■ **Information supplied**:
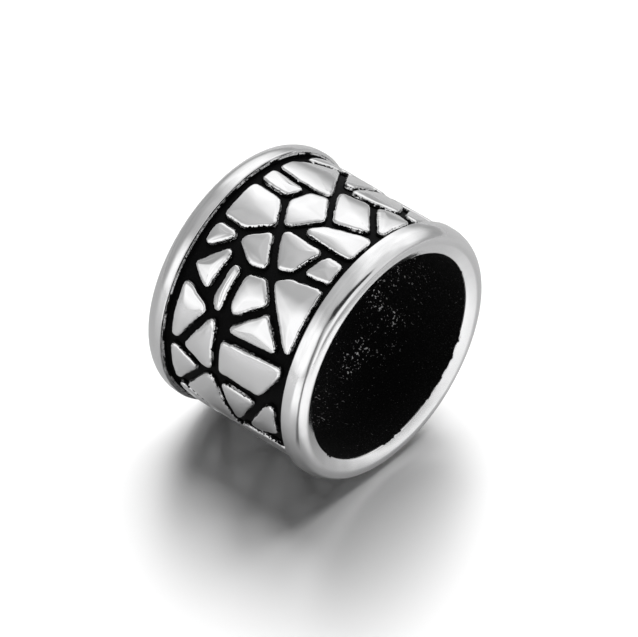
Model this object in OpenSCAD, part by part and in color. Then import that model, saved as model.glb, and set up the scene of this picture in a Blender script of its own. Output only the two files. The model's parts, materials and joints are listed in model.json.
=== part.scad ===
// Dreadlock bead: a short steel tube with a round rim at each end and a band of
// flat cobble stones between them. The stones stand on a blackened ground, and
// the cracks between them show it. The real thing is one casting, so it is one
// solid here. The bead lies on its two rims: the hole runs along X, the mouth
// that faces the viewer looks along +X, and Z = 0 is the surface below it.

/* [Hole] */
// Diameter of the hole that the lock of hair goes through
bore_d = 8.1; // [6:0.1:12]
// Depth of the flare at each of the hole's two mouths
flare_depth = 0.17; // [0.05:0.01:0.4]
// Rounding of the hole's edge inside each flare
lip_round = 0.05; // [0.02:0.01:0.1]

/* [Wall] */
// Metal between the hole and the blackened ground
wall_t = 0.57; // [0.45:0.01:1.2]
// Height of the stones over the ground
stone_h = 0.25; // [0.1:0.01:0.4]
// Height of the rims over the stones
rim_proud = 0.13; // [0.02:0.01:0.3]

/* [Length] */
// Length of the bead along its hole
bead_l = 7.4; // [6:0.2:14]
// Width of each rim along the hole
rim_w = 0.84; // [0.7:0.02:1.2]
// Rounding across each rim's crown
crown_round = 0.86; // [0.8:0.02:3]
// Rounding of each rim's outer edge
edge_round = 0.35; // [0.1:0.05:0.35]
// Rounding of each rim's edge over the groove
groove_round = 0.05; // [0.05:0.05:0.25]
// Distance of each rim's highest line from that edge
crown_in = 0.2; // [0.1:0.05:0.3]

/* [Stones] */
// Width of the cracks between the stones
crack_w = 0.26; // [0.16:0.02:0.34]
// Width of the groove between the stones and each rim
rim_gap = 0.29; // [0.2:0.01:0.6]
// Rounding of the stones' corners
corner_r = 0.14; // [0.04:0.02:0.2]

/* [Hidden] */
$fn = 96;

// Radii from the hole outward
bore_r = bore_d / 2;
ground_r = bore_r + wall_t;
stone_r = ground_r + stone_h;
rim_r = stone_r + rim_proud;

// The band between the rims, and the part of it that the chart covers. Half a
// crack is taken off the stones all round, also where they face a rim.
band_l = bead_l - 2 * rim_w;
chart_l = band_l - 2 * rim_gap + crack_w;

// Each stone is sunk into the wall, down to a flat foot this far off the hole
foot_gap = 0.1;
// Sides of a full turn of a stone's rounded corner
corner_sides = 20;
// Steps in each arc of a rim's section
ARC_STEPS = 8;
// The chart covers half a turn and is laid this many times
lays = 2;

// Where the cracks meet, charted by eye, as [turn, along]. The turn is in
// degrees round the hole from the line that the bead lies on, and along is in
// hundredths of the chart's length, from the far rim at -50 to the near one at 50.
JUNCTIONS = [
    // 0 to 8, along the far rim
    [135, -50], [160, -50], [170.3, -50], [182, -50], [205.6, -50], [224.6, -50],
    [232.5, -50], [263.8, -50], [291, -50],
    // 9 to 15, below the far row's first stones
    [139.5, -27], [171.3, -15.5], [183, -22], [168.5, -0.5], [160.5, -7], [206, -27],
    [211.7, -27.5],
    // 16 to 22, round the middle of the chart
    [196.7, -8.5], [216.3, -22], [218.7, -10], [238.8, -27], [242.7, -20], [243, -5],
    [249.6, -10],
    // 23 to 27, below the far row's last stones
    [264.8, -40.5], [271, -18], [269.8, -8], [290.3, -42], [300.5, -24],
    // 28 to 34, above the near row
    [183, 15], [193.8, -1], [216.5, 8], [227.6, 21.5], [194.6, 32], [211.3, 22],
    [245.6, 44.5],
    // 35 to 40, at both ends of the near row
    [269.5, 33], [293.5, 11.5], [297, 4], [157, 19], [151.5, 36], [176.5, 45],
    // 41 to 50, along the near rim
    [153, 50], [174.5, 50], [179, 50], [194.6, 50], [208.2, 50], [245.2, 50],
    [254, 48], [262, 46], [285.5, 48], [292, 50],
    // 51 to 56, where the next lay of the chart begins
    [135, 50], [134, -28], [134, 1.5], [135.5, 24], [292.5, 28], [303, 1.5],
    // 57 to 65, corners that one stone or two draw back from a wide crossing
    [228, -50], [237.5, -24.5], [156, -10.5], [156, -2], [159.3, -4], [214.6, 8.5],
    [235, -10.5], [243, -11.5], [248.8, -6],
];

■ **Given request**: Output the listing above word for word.

■ **Answer below**:
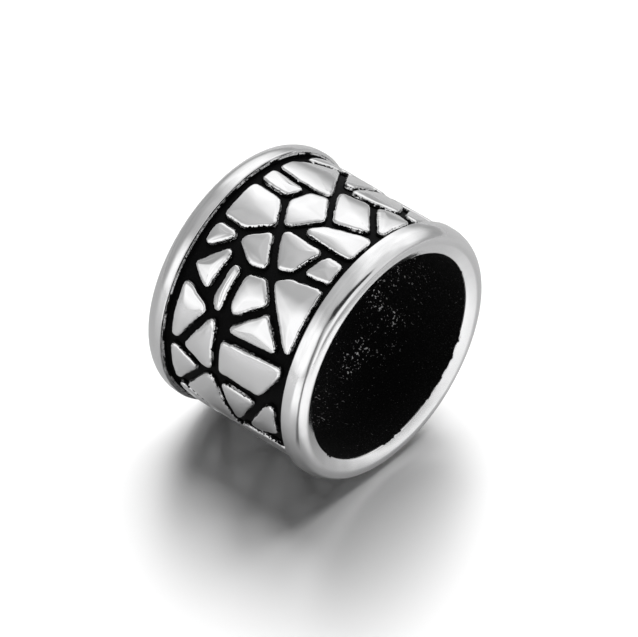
Model this object in OpenSCAD, part by part and in color. Then import that model, saved as model.glb, and set up the scene of this picture in a Blender script of its own. Output only the two files. The model's parts, materials and joints are listed in model.json.
=== part.scad ===
// Dreadlock bead: a short steel tube with a round rim at each end and a band of
// flat cobble stones between them. The stones stand on a blackened ground, and
// the cracks between them show it. The real thing is one casting, so it is one
// solid here. The bead lies on its two rims: the hole runs along X, the mouth
// that faces the viewer looks along +X, and Z = 0 is the surface below it.

/* [Hole] */
// Diameter of the hole that the lock of hair goes through
bore_d = 8.1; // [6:0.1:12]
// Depth of the flare at each of the hole's two mouths
flare_depth = 0.17; // [0.05:0.01:0.4]
// Rounding of the hole's edge inside each flare
lip_round = 0.05; // [0.02:0.01:0.1]

/* [Wall] */
// Metal between the hole and the blackened ground
wall_t = 0.57; // [0.45:0.01:1.2]
// Height of the stones over the ground
stone_h = 0.25; // [0.1:0.01:0.4]
// Height of the rims over the stones
rim_proud = 0.13; // [0.02:0.01:0.3]

/* [Length] */
// Length of the bead along its hole
bead_l = 7.4; // [6:0.2:14]
// Width of each rim along the hole
rim_w = 0.84; // [0.7:0.02:1.2]
// Rounding across each rim's crown
crown_round = 0.86; // [0.8:0.02:3]
// Rounding of each rim's outer edge
edge_round = 0.35; // [0.1:0.05:0.35]
// Rounding of each rim's edge over the groove
groove_round = 0.05; // [0.05:0.05:0.25]
// Distance of each rim's highest line from that edge
crown_in = 0.2; // [0.1:0.05:0.3]

/* [Stones] */
// Width of the cracks between the stones
crack_w = 0.26; // [0.16:0.02:0.34]
// Width of the groove between the stones and each rim
rim_gap = 0.29; // [0.2:0.01:0.6]
// Rounding of the stones' corners
corner_r = 0.14; // [0.04:0.02:0.2]

/* [Hidden] */
$fn = 96;

// Radii from the hole outward
bore_r = bore_d / 2;
ground_r = bore_r + wall_t;
stone_r = ground_r + stone_h;
rim_r = stone_r + rim_proud;

// The band between the rims, and the part of it that the chart covers. Half a
// crack is taken off the stones all round, also where they face a rim.
band_l = bead_l - 2 * rim_w;
chart_l = band_l - 2 * rim_gap + crack_w;

// Each stone is sunk into the wall, down to a flat foot this far off the hole
foot_gap = 0.1;
// Sides of a full turn of a stone's rounded corner
corner_sides = 20;
// Steps in each arc of a rim's section
ARC_STEPS = 8;
// The chart covers half a turn and is laid this many times
lays = 2;

// Where the cracks meet, charted by eye, as [turn, along]. The turn is in
// degrees round the hole from the line that the bead lies on, and along is in
// hundredths of the chart's length, from the far rim at -50 to the near one at 50.
JUNCTIONS = [
    // 0 to 8, along the far rim
    [135, -50], [160, -50], [170.3, -50], [182, -50], [205.6, -50], [224.6, -50],
    [232.5, -50], [263.8, -50], [291, -50],
    // 9 to 15, below the far row's first stones
    [139.5, -27], [171.3, -15.5], [183, -22], [168.5, -0.5], [160.5, -7], [206, -27],
    [211.7, -27.5],
    // 16 to 22, round the middle of the chart
    [196.7, -8.5], [216.3, -22], [218.7, -10], [238.8, -27], [242.7, -20], [243, -5],
    [249.6, -10],
    // 23 to 27, below the far row's last stones
    [264.8, -40.5], [271, -18], [269.8, -8], [290.3, -42], [300.5, -24],
    // 28 to 34, above the near row
    [183, 15], [193.8, -1], [216.5, 8], [227.6, 21.5], [194.6, 32], [211.3, 22],
    [245.6, 44.5],
    // 35 to 40, at both ends of the near row
    [269.5, 33], [293.5, 11.5], [297, 4], [157, 19], [151.5, 36], [176.5, 45],
    // 41 to 50, along the near rim
    [153, 50], [174.5, 50], [179, 50], [194.6, 50], [208.2, 50], [245.2, 50],
    [254, 48], [262, 46], [285.5, 48], [292, 50],
    // 51 to 56, where the next lay of the chart begins
    [135, 50], [134, -28], [134, 1.5], [135.5, 24], [292.5, 28], [303, 1.5],
    // 57 to 65, corners that one stone or two draw back from a wide crossing
    [228, -50], [237.5, -24.5], [156, -10.5], [156, -2], [159.3, -4], [214.6, 8.5],
    [235, -10.5], [243, -11.5], [248.8, -6],
];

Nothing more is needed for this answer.